La antigua Flaviobriga romana, formó parte de la poderosa hermandad de las Cuatro Villas de la Costa del Mar. Los privilegios concedidos por el rey Alfonso VIII de Castilla en el siglo XII significaron el empuje para que la villa alcanzara un gran apogeo marítimo, que se vio refrendado con la obtención de la capitalidad de la Hermandad de la Marina de Castilla, formada por los principales puertos del litoral cantábrico y que permitió que el municipio desarrollara una importante actividad comercial con Flandes, Francia e Inglaterra.
En el año 1588 la villa participó en la aventura de la Armada Invencible con 15 naves y unos 400 hombres, que se integraron bajo el mando de Don Antonio Hurtado de Mendoza. Durante la Guerra de la Independencia, Castro Urdiales fue aniquilada por los franceses y quedó prácticamente destruida. Parte de los defensores consiguieron escapar en buques ingleses.
Desde la parte baja de la ciudad ya nos sorprende en lo más alto el conjunto arquitectónico formado por su castillo y su iglesia.
Es famosa en toda Cantabria la leyenda de la Sirenuca de Castro Urdiales. Esta leyenda nos cuenta la historia de una hermosa joven castreña de ojos azules que todos los días acudía a mariscar a la playa. Elegía para ello los lugares más apartados y peligrosos del acantilado, donde había mayor cantidad de pesca y donde nadie más se atrevía a ir, y mientras trabajaba cantaba al ritmo de las olas y a veces se miraba en su pequeño espejo de nácar. Todos los días regresaba a su casa cantando, contenta con la cantidad de marisco recogido. Mientras, en casa, su madre esperaba con honda preocupación el regreso de su hija, conocedora del peligro que corría. Era por ello por lo que cada día la reprendía para que mariscara con los demás y no lo hiciera en los acantilados. Pero los consejos de la madre eran desoídos por la hija, que seguía acudiendo a los acantilados, a pesar de ser consciente del peligro que corría.
Un día, al regresar la joven, la madre volvió a reprenderla duramente y, en un momento de nervios, la maldijo diciendo: ¡Así permita el Dios del Cielo que te vuelvas pez!
Al día siguiente, la joven regresó al trabajo y volvió a subir al acantilado. Fue entonces cuando de su bolsillo cayó el espejo de nácar. Intentó buscarlo con la mirada y al inclinarse, perdió el equilibrio y cayó al mar. Pese a lo agitadas que estaban en ese momento las aguas, la joven nadó con facilidad hasta alcanzar las rocas. Intentó subirse a ellas, pero no pudo. Descubrió entonces que sus piernas habían sido sustituidas por una larga cola. Se había convertido en una sirena. Era el castigo por desobedecer los consejos de su madre.
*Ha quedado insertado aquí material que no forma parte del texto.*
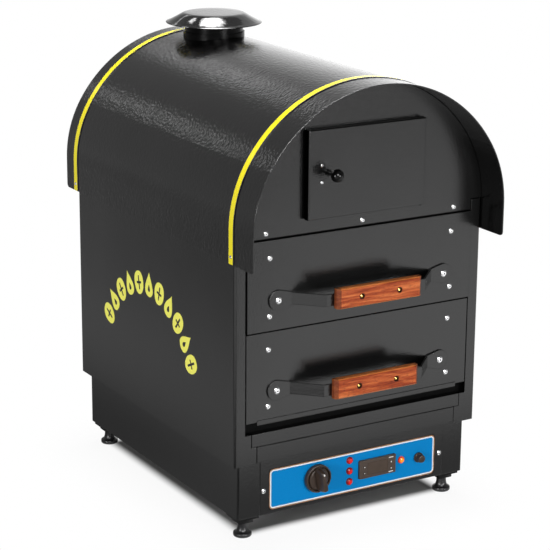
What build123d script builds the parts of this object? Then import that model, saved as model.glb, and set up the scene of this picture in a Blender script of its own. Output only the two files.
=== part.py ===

A partir de entonces, la sirena avisaba a con sus cantos los marineros, en los días de espesa niebla y por la noche, de la cercanía de los peligrosos acantilados. Aquella sirena fue muy conocida por todos los marineros del lugar. Hasta que un día, mientras un marinero pescaba noto como en su red había quedado atrapado un gran pez. Tiró con toda su fuerza hasta conseguir subirla a su barca. Vio entonces con sorpresa que el pez tenía cuerpo de mujer y larga cola en lugar de piernas. Adivinó que era la sirena que avisaba a los marineros en los días de tormenta. Quedó prendado de su belleza, hasta el punto de que no pudo evitar besarla en los labios. Entonces, la sirena abrió sus azules ojos y se convirtió de nuevo en mujer. El pescador la llevó a tierra y le pidió que se casara con él. Ella, feliz por haber recobrado su condición humana, aceptó su ofrecimiento.
Pero la muchacha no era feliz. Añoraba el tiempo en que era completamente libre en el mar, jugando con las olas y acompañándolas con su canto. Era por ello por lo que todos los días acudía a los acantilados a pasar largas horas mirando el mar, cantando al ritmo de las olas. Un día, vio que un objeto que se encontraba bajo las piedras brillaba a la luz del sol. Las apartó y descubrió su espejo de nácar. Miró en él su cabellera rubia, sus ojos azules y sus entristecidos ojos. Se acordó entonces de aquel día que lo perdió mientras mariscaba. Entonces cayó al suelo y, sorprendida, vio como sus piernas volvían a convertirla de nuevo en una sirena, siendo arrastrada por las olas hacia el mar adentro, donde la joven recobró su libertad. Dicen algunos que su esposo, triste y desesperado por la desaparición de su esposa, se suicidó arrojándose desde lo más alto del acantilado. Desde entonces, en los días de bruma y tormenta, un dulce canto avisa a los barcos de la cercanía de los acantilados.